● TASK OBJECTIVE:
Which lines contain the string "with"? Please list every one of them.

--- START ---

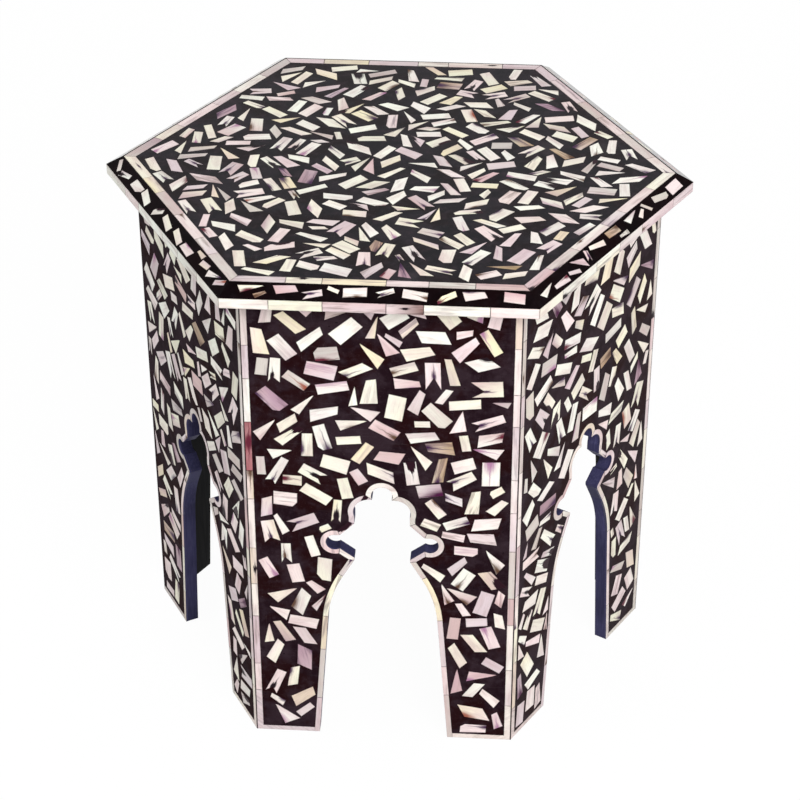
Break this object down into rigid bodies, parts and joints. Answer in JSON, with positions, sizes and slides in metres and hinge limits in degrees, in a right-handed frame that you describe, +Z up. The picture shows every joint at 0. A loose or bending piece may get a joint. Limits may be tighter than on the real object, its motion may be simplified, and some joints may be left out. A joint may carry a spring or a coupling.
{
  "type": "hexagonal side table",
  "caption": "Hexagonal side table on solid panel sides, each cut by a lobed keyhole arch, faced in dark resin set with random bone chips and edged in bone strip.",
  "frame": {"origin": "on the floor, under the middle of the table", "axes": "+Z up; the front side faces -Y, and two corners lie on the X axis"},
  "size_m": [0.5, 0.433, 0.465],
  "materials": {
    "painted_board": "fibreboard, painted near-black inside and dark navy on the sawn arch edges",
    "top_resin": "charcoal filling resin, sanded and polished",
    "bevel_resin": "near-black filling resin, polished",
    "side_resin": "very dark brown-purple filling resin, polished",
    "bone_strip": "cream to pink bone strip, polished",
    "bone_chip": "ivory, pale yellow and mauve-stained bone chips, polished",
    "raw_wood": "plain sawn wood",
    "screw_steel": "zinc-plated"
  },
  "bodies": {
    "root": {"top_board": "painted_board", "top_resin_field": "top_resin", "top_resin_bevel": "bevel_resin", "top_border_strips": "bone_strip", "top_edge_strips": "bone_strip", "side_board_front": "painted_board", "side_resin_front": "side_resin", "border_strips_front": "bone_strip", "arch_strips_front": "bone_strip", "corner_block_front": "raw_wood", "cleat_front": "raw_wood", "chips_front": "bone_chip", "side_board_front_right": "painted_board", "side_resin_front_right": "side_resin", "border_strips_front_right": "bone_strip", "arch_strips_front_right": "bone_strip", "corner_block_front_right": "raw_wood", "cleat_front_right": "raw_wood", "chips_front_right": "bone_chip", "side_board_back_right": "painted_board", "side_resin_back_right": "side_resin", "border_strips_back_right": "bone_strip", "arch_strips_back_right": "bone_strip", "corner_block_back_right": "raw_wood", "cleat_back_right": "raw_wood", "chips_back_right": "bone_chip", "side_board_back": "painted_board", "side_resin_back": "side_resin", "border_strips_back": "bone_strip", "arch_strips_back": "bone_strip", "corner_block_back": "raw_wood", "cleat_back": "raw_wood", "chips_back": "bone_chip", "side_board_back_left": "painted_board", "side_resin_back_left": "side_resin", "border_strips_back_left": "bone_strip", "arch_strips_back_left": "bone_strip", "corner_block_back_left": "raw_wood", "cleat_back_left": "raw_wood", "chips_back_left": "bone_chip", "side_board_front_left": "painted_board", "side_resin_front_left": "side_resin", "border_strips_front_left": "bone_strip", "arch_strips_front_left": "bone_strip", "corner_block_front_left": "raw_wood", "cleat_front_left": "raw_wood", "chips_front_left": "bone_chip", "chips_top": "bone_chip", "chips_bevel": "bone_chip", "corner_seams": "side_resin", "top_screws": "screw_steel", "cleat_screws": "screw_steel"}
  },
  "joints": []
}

--- END ---

● TASK RESPONSE:
Break this object down into rigid bodies, parts and joints. Answer in JSON, with positions, sizes and slides in metres and hinge limits in degrees, in a right-handed frame that you describe, +Z up. The picture shows every joint at 0. A loose or bending piece may get a joint. Limits may be tighter than on the real object, its motion may be simplified, and some joints may be left out. A joint may carry a spring or a coupling.
  "caption": "Hexagonal side table on solid panel sides, each cut by a lobed keyhole arch, faced in dark resin set with random bone chips and edged in bone strip.",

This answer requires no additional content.